**SET PROBLEM**
Repeat the lines below exactly as written, please, from the line with "extrude(amount=button_flange_thickness)" to the line with "obj.matrix_parent_inverse = Matrix.Identity(4)", both lines included, and no others.

▼▼▼

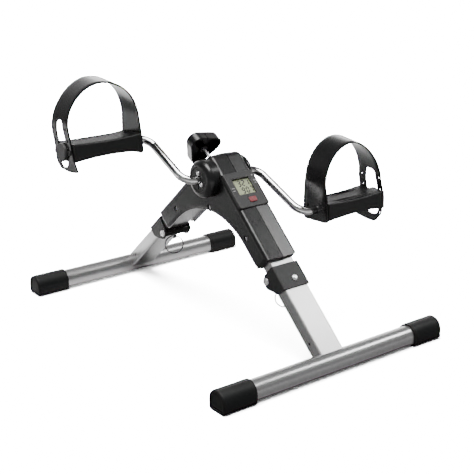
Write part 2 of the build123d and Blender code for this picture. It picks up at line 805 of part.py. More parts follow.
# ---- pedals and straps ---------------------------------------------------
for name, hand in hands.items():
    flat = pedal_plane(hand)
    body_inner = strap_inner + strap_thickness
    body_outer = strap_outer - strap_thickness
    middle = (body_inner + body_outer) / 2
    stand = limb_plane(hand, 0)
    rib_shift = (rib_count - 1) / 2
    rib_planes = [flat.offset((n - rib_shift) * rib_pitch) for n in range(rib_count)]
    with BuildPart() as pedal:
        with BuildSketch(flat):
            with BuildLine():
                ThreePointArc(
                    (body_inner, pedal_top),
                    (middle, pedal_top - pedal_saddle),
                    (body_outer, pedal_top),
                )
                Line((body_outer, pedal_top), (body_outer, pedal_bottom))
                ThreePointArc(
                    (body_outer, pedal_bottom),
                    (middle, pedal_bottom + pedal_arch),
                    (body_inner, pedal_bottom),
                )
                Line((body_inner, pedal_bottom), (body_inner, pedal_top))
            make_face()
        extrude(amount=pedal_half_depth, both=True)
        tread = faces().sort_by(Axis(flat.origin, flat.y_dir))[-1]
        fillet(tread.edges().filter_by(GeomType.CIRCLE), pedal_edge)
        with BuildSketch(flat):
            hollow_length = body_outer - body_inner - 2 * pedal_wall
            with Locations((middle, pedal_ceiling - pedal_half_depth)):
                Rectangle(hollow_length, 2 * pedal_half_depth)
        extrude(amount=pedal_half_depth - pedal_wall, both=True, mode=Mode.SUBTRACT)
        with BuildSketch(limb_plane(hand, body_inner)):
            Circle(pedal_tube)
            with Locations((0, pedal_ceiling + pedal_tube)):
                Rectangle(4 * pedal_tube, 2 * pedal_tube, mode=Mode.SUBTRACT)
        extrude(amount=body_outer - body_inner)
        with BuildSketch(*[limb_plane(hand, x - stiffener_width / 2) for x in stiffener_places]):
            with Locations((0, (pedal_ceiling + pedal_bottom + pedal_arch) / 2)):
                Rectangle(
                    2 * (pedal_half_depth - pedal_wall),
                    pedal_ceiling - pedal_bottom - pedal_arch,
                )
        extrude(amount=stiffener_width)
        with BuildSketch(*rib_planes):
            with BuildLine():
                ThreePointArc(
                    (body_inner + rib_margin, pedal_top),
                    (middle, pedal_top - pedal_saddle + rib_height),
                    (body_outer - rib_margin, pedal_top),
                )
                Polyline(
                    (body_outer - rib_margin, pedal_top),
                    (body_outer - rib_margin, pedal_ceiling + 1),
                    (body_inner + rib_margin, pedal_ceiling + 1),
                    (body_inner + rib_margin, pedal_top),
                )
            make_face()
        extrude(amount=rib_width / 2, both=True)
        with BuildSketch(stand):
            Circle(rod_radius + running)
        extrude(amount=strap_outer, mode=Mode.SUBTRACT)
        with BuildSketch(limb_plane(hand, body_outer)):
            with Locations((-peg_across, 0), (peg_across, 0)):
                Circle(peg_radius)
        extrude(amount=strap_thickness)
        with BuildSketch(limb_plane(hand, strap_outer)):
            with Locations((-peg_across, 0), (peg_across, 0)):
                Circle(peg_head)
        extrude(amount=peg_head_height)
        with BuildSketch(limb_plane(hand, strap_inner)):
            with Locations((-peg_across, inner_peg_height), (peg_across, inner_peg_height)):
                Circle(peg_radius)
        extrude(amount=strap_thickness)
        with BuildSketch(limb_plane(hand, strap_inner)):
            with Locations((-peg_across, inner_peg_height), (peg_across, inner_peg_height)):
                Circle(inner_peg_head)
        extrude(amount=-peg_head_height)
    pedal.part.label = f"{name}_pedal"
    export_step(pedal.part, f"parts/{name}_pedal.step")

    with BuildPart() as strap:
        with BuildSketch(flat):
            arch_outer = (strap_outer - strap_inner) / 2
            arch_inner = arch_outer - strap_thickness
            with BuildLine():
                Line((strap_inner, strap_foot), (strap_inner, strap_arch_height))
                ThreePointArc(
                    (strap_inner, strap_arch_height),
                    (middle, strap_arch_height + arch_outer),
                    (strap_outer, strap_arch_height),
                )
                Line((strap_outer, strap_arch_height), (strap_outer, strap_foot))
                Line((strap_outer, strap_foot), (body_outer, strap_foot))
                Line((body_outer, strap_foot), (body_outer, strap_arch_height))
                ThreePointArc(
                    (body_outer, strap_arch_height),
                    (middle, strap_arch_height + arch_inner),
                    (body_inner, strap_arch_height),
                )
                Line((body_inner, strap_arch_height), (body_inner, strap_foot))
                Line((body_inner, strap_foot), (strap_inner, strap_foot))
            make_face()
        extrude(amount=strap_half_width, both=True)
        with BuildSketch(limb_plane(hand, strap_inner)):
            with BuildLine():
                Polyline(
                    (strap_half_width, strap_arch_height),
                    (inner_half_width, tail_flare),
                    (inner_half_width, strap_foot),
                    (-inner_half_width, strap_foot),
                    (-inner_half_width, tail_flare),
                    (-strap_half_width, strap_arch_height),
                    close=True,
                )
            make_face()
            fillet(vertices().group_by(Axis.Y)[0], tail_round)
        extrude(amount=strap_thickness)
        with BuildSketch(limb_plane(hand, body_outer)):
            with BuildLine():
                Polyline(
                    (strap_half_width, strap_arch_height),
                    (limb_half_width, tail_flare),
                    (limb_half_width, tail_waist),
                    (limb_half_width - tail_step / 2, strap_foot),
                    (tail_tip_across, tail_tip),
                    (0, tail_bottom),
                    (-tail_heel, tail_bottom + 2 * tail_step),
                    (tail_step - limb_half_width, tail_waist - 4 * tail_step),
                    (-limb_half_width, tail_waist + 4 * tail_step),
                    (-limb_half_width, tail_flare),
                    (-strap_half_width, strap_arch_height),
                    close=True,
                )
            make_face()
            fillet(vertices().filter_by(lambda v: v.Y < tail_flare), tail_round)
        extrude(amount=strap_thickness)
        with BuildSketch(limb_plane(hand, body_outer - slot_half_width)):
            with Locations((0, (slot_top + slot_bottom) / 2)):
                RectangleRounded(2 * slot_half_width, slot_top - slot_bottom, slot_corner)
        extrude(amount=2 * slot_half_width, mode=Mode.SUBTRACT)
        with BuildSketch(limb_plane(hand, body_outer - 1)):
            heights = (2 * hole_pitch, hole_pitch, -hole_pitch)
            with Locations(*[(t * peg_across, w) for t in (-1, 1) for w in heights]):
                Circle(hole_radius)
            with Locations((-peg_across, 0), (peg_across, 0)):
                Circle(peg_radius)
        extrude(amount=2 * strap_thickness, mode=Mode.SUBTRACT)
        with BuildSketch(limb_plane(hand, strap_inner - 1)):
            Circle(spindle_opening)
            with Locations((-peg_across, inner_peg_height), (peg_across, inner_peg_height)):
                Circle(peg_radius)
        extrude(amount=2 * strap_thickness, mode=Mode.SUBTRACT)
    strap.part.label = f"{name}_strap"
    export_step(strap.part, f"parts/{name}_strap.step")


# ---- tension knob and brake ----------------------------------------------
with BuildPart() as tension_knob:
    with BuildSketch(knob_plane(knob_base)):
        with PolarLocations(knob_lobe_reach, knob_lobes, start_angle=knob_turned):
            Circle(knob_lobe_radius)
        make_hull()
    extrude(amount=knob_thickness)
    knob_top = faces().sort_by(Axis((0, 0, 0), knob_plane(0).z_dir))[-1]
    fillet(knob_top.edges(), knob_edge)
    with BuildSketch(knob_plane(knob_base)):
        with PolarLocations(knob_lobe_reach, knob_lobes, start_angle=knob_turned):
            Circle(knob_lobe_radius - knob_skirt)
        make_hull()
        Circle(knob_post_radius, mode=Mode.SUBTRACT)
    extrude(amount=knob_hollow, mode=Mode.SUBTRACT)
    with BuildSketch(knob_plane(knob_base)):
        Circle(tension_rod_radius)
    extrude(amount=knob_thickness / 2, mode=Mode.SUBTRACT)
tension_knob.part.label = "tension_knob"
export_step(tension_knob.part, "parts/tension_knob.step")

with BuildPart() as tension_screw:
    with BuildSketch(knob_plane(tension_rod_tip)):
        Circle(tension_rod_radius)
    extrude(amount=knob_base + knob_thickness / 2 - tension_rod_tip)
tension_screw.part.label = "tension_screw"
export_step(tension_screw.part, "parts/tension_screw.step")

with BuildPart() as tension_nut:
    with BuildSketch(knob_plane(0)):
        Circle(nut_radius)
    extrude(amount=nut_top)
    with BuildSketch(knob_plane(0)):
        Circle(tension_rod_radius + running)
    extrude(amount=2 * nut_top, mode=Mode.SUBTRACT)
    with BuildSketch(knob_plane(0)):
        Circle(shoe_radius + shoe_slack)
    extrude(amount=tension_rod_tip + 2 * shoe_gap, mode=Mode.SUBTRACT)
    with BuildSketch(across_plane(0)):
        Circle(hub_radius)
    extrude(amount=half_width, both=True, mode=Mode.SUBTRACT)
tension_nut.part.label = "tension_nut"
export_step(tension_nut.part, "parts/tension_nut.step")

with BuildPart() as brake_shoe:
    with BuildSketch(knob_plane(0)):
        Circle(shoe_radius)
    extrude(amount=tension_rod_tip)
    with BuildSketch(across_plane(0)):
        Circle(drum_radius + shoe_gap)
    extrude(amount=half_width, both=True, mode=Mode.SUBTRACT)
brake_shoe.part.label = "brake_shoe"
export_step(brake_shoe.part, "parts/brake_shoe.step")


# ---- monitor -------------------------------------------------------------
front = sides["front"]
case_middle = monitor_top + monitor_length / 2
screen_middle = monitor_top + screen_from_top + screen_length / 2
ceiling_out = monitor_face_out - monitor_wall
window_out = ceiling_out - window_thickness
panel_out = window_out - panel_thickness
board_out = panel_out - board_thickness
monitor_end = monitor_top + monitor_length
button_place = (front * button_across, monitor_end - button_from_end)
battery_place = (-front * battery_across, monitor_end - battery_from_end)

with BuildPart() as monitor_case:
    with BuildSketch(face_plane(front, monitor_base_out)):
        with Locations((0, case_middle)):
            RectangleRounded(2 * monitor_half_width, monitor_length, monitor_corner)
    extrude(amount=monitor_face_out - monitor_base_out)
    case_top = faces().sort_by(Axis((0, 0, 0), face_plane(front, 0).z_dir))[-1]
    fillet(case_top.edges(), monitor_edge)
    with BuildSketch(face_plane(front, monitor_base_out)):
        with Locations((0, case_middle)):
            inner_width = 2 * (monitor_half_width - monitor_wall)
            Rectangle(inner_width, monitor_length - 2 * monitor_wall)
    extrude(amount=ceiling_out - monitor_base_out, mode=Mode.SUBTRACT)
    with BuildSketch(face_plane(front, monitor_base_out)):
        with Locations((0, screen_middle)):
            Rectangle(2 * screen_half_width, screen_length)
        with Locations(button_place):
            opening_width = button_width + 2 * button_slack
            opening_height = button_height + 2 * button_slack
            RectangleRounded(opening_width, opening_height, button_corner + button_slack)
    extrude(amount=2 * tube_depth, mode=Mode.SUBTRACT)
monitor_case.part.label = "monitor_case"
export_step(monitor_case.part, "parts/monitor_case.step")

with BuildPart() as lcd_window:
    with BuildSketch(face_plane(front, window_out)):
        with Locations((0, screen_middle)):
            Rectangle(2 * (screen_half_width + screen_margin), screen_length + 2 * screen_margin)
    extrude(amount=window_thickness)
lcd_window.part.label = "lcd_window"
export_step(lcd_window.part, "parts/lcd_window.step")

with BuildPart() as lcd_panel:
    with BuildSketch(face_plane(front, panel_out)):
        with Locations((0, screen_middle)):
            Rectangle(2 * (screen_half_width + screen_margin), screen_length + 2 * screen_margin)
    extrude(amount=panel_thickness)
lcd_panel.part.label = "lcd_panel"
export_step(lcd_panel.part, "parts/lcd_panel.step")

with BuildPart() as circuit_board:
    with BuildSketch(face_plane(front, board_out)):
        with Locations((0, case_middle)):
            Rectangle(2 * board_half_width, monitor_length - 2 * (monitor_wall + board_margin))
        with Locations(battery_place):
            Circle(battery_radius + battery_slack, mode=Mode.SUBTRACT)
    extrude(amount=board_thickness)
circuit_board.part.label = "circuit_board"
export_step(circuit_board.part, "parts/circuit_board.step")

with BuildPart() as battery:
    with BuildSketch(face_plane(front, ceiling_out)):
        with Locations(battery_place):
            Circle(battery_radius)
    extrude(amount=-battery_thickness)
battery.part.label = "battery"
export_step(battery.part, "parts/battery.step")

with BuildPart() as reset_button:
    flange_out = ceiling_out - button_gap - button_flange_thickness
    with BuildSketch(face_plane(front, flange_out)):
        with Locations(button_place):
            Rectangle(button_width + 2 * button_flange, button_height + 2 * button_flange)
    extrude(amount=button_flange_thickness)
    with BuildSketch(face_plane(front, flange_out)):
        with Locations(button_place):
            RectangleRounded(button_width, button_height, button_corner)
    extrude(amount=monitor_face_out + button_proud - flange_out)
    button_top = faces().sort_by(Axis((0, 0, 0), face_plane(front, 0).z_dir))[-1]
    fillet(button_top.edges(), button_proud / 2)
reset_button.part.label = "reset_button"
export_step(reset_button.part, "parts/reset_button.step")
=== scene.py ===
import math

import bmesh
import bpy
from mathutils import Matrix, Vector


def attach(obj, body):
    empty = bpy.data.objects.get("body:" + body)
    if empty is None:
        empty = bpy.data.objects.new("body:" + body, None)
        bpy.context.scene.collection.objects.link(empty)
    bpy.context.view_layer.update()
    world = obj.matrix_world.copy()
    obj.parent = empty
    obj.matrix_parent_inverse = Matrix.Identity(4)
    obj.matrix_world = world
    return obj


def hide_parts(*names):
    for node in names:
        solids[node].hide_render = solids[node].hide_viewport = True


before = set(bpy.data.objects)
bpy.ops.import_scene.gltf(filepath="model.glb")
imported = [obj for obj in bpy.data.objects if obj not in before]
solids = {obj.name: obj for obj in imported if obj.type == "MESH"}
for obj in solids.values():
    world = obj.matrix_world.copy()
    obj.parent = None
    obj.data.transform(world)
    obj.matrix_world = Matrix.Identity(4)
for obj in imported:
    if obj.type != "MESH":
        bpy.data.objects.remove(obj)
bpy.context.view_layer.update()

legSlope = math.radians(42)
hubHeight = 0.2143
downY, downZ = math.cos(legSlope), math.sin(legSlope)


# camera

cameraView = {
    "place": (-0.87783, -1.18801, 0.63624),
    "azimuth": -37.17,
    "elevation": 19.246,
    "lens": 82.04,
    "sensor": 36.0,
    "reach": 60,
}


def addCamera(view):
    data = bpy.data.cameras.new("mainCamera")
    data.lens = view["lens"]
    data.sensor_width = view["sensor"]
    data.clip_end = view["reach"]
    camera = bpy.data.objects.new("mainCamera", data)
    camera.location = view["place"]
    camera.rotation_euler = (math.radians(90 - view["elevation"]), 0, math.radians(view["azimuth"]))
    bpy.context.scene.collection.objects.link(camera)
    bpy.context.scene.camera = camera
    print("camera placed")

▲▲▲

**EXPECTED OUTPUT**
    extrude(amount=button_flange_thickness)
    with BuildSketch(face_plane(front, flange_out)):
        with Locations(button_place):
            RectangleRounded(button_width, button_height, button_corner)
    extrude(amount=monitor_face_out + button_proud - flange_out)
    button_top = faces().sort_by(Axis((0, 0, 0), face_plane(front, 0).z_dir))[-1]
    fillet(button_top.edges(), button_proud / 2)
reset_button.part.label = "reset_button"
export_step(reset_button.part, "parts/reset_button.step")
=== scene.py ===
import math

import bmesh
import bpy
from mathutils import Matrix, Vector


def attach(obj, body):
    empty = bpy.data.objects.get("body:" + body)
    if empty is None:
        empty = bpy.data.objects.new("body:" + body, None)
        bpy.context.scene.collection.objects.link(empty)
    bpy.context.view_layer.update()
    world = obj.matrix_world.copy()
    obj.parent = empty
    obj.matrix_parent_inverse = Matrix.Identity(4)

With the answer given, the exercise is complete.